I now live in London, which of course is a very different city, sprawling and massive, but also very intimate and almost village-like in places. I think the contrasts are what power the imagination though, between histories, places, the old economic geography and infrastructure of the city, working away like a vast machine.

About Buildings + Cities, 2016-ongoing

AA: Is combining science-fiction and architectural practice an attempt to make sense of a city that is always changing?

LJ: I think the problem that science fiction and architecture together address is both that the city changes too much and that it changes too little. There are all sort of profound shifts that we need to accomplish, which we seem to be getting nowhere with. At the same time, the sense you have of looking at the city is often of a set of forces directing its development which seem inexorable and impervious to ethical or democratic control (or design, for that matter). I don’t know if I can make a grand claim for how much science fiction ‘helps’ anyone, but it certainly seems to be a way of thinking things through.

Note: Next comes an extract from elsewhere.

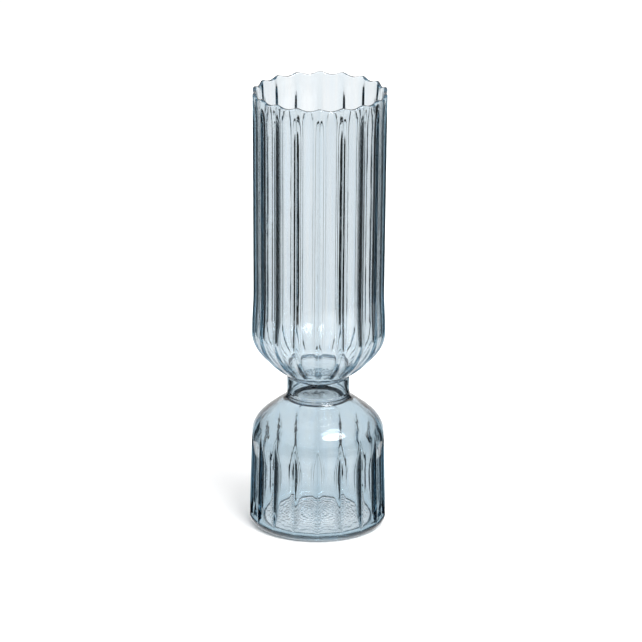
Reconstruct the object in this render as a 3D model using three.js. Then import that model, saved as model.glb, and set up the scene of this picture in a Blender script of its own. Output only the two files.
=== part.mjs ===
// Glass bud vase: a tall fluted cup and a fluted bulb fused to a short plain neck.
// Millimetres, +Z up, origin at the centre of the foot, on the surface it stands on.
import * as THREE from 'three';

// Ribs. One crest faces -Y, and the flutes between the crests are wide and shallow.
const RIB_COUNT = 18;
const STEPS_PER_RIB = 6;
const RIBBED_STEPS = RIB_COUNT * STEPS_PER_RIB;
const PLAIN_STEPS = 48;
const FLUTE_FLATNESS = 0.4;
const FLUTE_DEPTH = 1.6;
const INSIDE_FLUTE_SHARE = 0.1;
const RIM_FLUTE_SHARE = 0.45;

// Heights above the foot.
const VASE_HEIGHT = 250;
const CUP_BULGE_Z = 113;
const CUP_WAIST_Z = 137;
const CUP_FOOT_Z = 87;
const NECK_TOP_Z = 89.6;
const NECK_FOOT_Z = 72.4;
const BULB_TOP_Z = 73.4;
const SHOULDER_EDGE_Z = 72.3;
const SHOULDER_FOOT_Z = 47.2;
const RIBS_TOP_Z = 57.2;
const RIBS_FULL_Z = 39.2;
const HEEL_RIBS_FULL_Z = 14;
const HEEL_RIBS_FOOT_Z = 2.5;
const HEEL_TOP_Z = 6;

// Radii over the rib crests.
const RIM_R = 37.3;
const CUP_BULGE_R = 37.3;
const CUP_WAIST_R = 36.5;
const CUP_FOOT_R = 18.2;
const NECK_R = 17.3;
const SHOULDER_EDGE_R = 19.8;
const BULB_TOP_R = 18.7;
const SHOULDER_FOOT_R = 37.2;
const BULB_R = 38;

// Glass thickness, measured at a rib crest, and the gap left where the real glass is fused.
const CUP_WALL = 3;
const CUP_FLOOR_WALL = 3.4;
const BULB_WALL = 3.4;
const BULB_NECK_WALL = 1.8;
const NECK_BORE_R = 14.9;
const FUSED_GAP = 0.3;
const SOCKET_R = NECK_R + FUSED_GAP;
const CUP_SOCKET_DEPTH = 4.8;

// Rim bead and the scallops that the ribs raise in it.
const BEAD_R = 1.15;
const BEAD_SIDES = 8;
const SCALLOP = 1.4;

// Heel and base.
const HEEL_R = 5.5;
const BASE_R = 30.7;
const BASE_THICKNESS = 3;
const PUSH_UP = 1.4;
const PUSH_UP_R = 23;
const RIPPLE_PITCH = 3.6;
const RIPPLE_HEIGHT = 0.3;

const cupGlass = { color: 0xc3d2db, roughness: 0.04, opacity: 0.45 };
const bulbGlass = { color: 0xa9c0cd, roughness: 0.04, opacity: 0.5 };
const seamGlass = { color: 0x8ea9b8, roughness: 0.06, opacity: 0.6 };

// 0 on a rib's crest, 1 in the middle of the flute between two ribs.
function fluteAt(angle) {
  const phase = RIB_COUNT * angle;
  return (1 - Math.cos(phase)) / 2 + FLUTE_FLATNESS * (1 - Math.cos(2 * phase)) / 2;
}

// A profile point: radius and height over a crest, how far a flute cuts in, and how far it drops.
function point(r, z, depth = 0, drop = 0) {
  return { r, z, depth, drop };
}

function glass(look) {
  return new THREE.MeshStandardMaterial({ metalness: 0, transparent: true, ...look });
}

// Turns a closed profile about Z and presses the flutes into it.
function turned(name, profile, look, steps) {
  const outline = profile.map((p) => new THREE.Vector2(p.r, p.z));
  const geometry = new THREE.LatheGeometry(outline, steps);
  const position = geometry.attributes.position;
  for (let i = 0; i < position.count; i += 1) {
    const p = profile[i % profile.length];
    const angle = Math.atan2(position.getX(i), position.getZ(i));
    const flute = fluteAt(angle);
    const r = p.r - p.depth * flute;
    position.setXYZ(i, r * Math.sin(angle), p.z - p.drop * flute, r * Math.cos(angle));
  }
  geometry.rotateX(Math.PI / 2);
  geometry.computeVertexNormals();
  const mesh = new THREE.Mesh(geometry, glass(look));
  mesh.name = name;
  return mesh;
}

function curvePoints(curves) {
  const path = new THREE.CurvePath();
  curves.forEach(([curve]) => path.add(curve));
  const points = curves.flatMap(([curve, divisions]) => curve.getPoints(divisions).slice(1));
  return [path.curves[0].getPoint(0), ...points];
}

// The inside of a wall: the outside line moved in along its own normal.
function offsetInward(points, wallAt) {
  return points.map((p, i) => {
    const before = points[Math.max(i - 1, 0)];
    const after = points[Math.min(i + 1, points.length - 1)];
    const along = after.clone().sub(before).normalize();
    return new THREE.Vector2(p.x - along.y * wallAt(p), p.y + along.x * wallAt(p));
  });
}

function closed(points) {
  return [...points, points[0]];
}

function smooth(from, to, value) {
  return THREE.MathUtils.smoothstep(value, from, to);
}

function v(r, z) {
  return new THREE.Vector2(r, z);
}

// Upper cup: a rounded bowl that swells to a bulge, then a near-straight fluted wall.
const CUP_TOP_Z = VASE_HEIGHT - 2 * BEAD_R - FUSED_GAP;

function cupFlute({ x, y }) {
  const fade = THREE.MathUtils.lerp(1, RIM_FLUTE_SHARE, smooth(CUP_TOP_Z - 13, CUP_TOP_Z - 2, y));
  return FLUTE_DEPTH * fade * smooth(NECK_R + 0.7, NECK_R + 9, x);
}

function cupWall({ y }) {
  const wall = THREE.MathUtils.lerp(CUP_FLOOR_WALL, CUP_WALL, smooth(CUP_FOOT_Z, CUP_WAIST_Z, y));
  return THREE.MathUtils.lerp(wall, 2 * BEAD_R, smooth(CUP_TOP_Z - 12, CUP_TOP_Z, y));
}

function upperCup() {
  const bowl = new THREE.CubicBezierCurve(
    v(CUP_FOOT_R, CUP_FOOT_Z),
    v(CUP_FOOT_R + 11.6, CUP_FOOT_Z + 7.8),
    v(CUP_BULGE_R, CUP_BULGE_Z - 10),
    v(CUP_BULGE_R, CUP_BULGE_Z),
  );
  const waist = new THREE.CubicBezierCurve(
    v(CUP_BULGE_R, CUP_BULGE_Z),
    v(CUP_BULGE_R, CUP_BULGE_Z + 7),
    v(CUP_WAIST_R, CUP_WAIST_Z - 10),
    v(CUP_WAIST_R, CUP_WAIST_Z),
  );
  const wall = new THREE.LineCurve(v(CUP_WAIST_R, CUP_WAIST_Z), v(RIM_R, CUP_TOP_Z));
  const outside = curvePoints([[bowl, 8], [waist, 3], [wall, 5]]);
  const inside = offsetInward(outside.slice(1), cupWall);
  inside[inside.length - 1].y = CUP_TOP_Z;
  const topDrop = (z) => SCALLOP * smooth(CUP_TOP_Z - 30, CUP_TOP_Z, z);
  return turned('upper_cup', closed([
    ...outside.map((p) => point(p.x, p.y, cupFlute(p), topDrop(p.y))),
    ...inside.reverse().map((p) => point(p.x, p.y, INSIDE_FLUTE_SHARE * cupFlute(p), topDrop(p.y))),
    point(SOCKET_R, CUP_FOOT_Z + CUP_SOCKET_DEPTH),
    point(SOCKET_R, CUP_FOOT_Z),
  ]), cupGlass, RIBBED_STEPS);
}

// Rim bead: the fire-polished lip, a round bead that follows the ribs and rises at each crest.
function rimBead() {
  const centreR = RIM_R - BEAD_R;
  const centreZ = VASE_HEIGHT - BEAD_R;
  const depth = FLUTE_DEPTH * RIM_FLUTE_SHARE * (1 + INSIDE_FLUTE_SHARE) / 2;
  const bead = [];
  for (let side = 0; side < BEAD_SIDES; side += 1) {
    const turn = 2 * Math.PI * side / BEAD_SIDES;
    bead.push(point(centreR + BEAD_R * Math.cos(turn), centreZ + BEAD_R * Math.sin(turn), depth, SCALLOP));
  }
  return turned('rim_bead', closed(bead), cupGlass, RIBBED_STEPS);
}

// Upper weld: the fillet of glass in the corner under the cup, round the top of the neck.
function upperWeld() {
  const top = CUP_FOOT_Z - FUSED_GAP;
  return turned('upper_weld', closed([
    point(SOCKET_R, top - 1.6),
    point(SOCKET_R + 0.4, top - 0.6),
    point(SOCKET_R + 1.3, top),
    point(SOCKET_R, top),
  ]), seamGlass, PLAIN_STEPS);
}

// Neck collar: a short plain tube, let into the holes in the cup's floor and in the bulb's top.
function neckCollar() {
  const middle = (NECK_FOOT_Z + NECK_TOP_Z) / 2;
  return turned('neck_collar', closed([
    point(NECK_BORE_R, NECK_FOOT_Z),
    point(NECK_R, NECK_FOOT_Z),
    point(NECK_R, middle),
    point(NECK_R, NECK_TOP_Z),
    point(NECK_BORE_R, NECK_TOP_Z),
    point(NECK_BORE_R, middle),
  ]), bulbGlass, PLAIN_STEPS);
}

// Lower weld: the fillet of glass on top of the bulb, round the foot of the neck.
function lowerWeld() {
  const foot = BULB_TOP_Z + FUSED_GAP;
  return turned('lower_weld', closed([
    point(SOCKET_R, foot),
    point(BULB_TOP_R - 0.1, foot),
    point(SOCKET_R + 0.4, foot + 1.2),
    point(SOCKET_R, foot + 2.8),
  ]), seamGlass, PLAIN_STEPS);
}

// Lower bulb: a smooth domed shoulder over a fluted wall that widens slightly towards the heel.
function bulbFlute(z) {
  const shoulder = 1 - smooth(RIBS_FULL_Z, RIBS_TOP_Z, z);
  return FLUTE_DEPTH * shoulder * smooth(HEEL_RIBS_FOOT_Z, HEEL_RIBS_FULL_Z, z);
}

function bulbWall({ y }) {
  return THREE.MathUtils.lerp(BULB_WALL, BULB_NECK_WALL, smooth(SHOULDER_FOOT_Z + 8, BULB_TOP_Z, y));
}

function lowerBulb() {
  const foot = new THREE.LineCurve(v(BULB_R, HEEL_TOP_Z), v(BULB_R, HEEL_RIBS_FULL_Z));
  const wall = new THREE.LineCurve(v(BULB_R, HEEL_RIBS_FULL_Z), v(SHOULDER_FOOT_R, SHOULDER_FOOT_Z));
  const dome = new THREE.CubicBezierCurve(
    v(SHOULDER_FOOT_R, SHOULDER_FOOT_Z),
    v(SHOULDER_FOOT_R, SHOULDER_FOOT_Z + 13.5),
    v(SHOULDER_EDGE_R + 12.5, SHOULDER_EDGE_Z - 9.2),
    v(SHOULDER_EDGE_R, SHOULDER_EDGE_Z),
  );
  const outside = curvePoints([[foot, 2], [wall, 4], [dome, 8]]);
  const inside = offsetInward(outside, bulbWall);
  inside[0].y = HEEL_TOP_Z;
  return turned('lower_bulb', closed([
    ...outside.map((p) => point(p.x, p.y, bulbFlute(p.y))),
    point(BULB_TOP_R, BULB_TOP_Z),
    point(SOCKET_R, BULB_TOP_Z),
    point(SOCKET_R, SHOULDER_EDGE_Z),
    ...inside.reverse().map((p) => point(p.x, p.y, INSIDE_FLUTE_SHARE * bulbFlute(p.y))),
  ]), bulbGlass, RIBBED_STEPS);
}

// Heel ring: the rounded corner between the bulb's wall and the flat base.
function heelRing() {
  const top = HEEL_TOP_Z - FUSED_GAP;
  const innerR = BASE_R + FUSED_GAP;
  const profile = [point(innerR, 0)];
  const arcSteps = 5;
  for (let i = 0; i <= arcSteps; i += 1) {
    const turn = Math.PI / 2 * i / arcSteps;
    const r = BULB_R - HEEL_R + HEEL_R * Math.sin(turn);
    const z = HEEL_R - HEEL_R * Math.cos(turn);
    profile.push(point(r, z, bulbFlute(z)));
  }
  profile.push(point(BULB_R, top, bulbFlute(top)));
  profile.push(point(BULB_R - BULB_WALL, top, INSIDE_FLUTE_SHARE * bulbFlute(top)));
  profile.push(point(innerR, BASE_THICKNESS));
  return turned('heel_ring', closed(profile), bulbGlass, RIBBED_STEPS);
}

// Base disc: flat where it rests, pushed up in the middle, with fine rings on its upper face.
function baseLift(r) {
  return PUSH_UP * (1 + Math.cos(Math.PI * Math.min(r / PUSH_UP_R, 1))) / 2;
}

function baseDisc() {
  const profile = [point(0, PUSH_UP)];
  const steps = 5;
  for (let i = 1; i <= steps; i += 1) {
    const r = PUSH_UP_R * i / steps;
    profile.push(point(r, baseLift(r)));
  }
  profile.push(point(BASE_R, 0));
  profile.push(point(BASE_R, BASE_THICKNESS));
  const rings = Math.floor(BASE_R / RIPPLE_PITCH);
  for (let half = 2 * rings; half >= 1; half -= 1) {
    const r = RIPPLE_PITCH * half / 2;
    const ring = half % 2 === 0 ? 0 : RIPPLE_HEIGHT;
    profile.push(point(r, BASE_THICKNESS + baseLift(r) + ring));
  }
  profile.push(point(0, BASE_THICKNESS + PUSH_UP));
  return turned('base_disc', profile, bulbGlass, PLAIN_STEPS);
}

const vase = new THREE.Group();
vase.add(
  rimBead(),
  upperCup(),
  upperWeld(),
  neckCollar(),
  lowerWeld(),
  lowerBulb(),
  heelRing(),
  baseDisc(),
);

export default vase;
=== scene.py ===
import math

import bmesh
import bpy
import numpy as np
from mathutils import Matrix, Vector


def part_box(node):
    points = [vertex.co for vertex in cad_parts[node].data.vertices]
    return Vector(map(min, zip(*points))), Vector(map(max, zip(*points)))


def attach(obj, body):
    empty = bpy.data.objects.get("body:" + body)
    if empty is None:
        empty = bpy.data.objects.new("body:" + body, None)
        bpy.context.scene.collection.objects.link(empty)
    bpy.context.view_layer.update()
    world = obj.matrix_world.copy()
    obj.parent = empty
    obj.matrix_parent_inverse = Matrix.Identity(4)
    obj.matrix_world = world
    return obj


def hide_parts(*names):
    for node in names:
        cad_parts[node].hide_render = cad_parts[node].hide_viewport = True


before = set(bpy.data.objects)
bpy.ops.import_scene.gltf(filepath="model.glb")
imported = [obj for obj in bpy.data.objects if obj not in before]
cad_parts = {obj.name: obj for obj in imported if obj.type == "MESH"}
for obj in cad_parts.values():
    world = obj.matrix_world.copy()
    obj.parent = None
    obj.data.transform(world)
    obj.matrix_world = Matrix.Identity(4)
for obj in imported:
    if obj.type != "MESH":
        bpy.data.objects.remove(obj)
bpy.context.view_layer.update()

# Outlines are written in millimetres and built in metres.
MM = 0.001

# Ribs: ridges with straight flanks, and wide, slightly hollow flutes between them. The ridges
# soften into waves at the rim. One ridge faces -Y.
RIB_COUNT = 18
STEPS_PER_RIB = 24
RIDGE_CROWDING = 0.75
RIDGE_WIDTH = 0.55
RIDGE_ROUNDING = 0.04
RIM_RIDGE_WIDTH = 0.8
RIM_ROUNDING = 0.5
HOLLOW_SHARE = 0.2
FLUTE_DEPTH = 1.6
INSIDE_SHARE = 0.1
RIM_DEPTH_SHARE = 0.45


def top_of(node):
    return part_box(node)[1].z / MM


def foot_of(node):
    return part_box(node)[0].z / MM


def crest_of(node):
    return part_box(node)[1].y / MM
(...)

AA: Can science fiction change what human life looks like in the future?

LJ: I’m normally skeptical of idealism — but clearly ideas do have some effect in shaping what happens next. What’s certainly true is that science fiction, and more straightforward futurism or Utopianism have a very strong connection. When HG Wells started writing science fiction, his work was largely fantastical, with a strong element of satire, but in less than a decade, he was writing plans for a modern Utopia, setting out how the industrial system would work, how society could be organised, the infrastructure, technology and so on. Science fiction, because it works cognitively as an exploration of possibility, based on causes and effects, history and transformations, is potentially the kind of reality testing we need to develop new ways of living. I certainly believe it has that potential.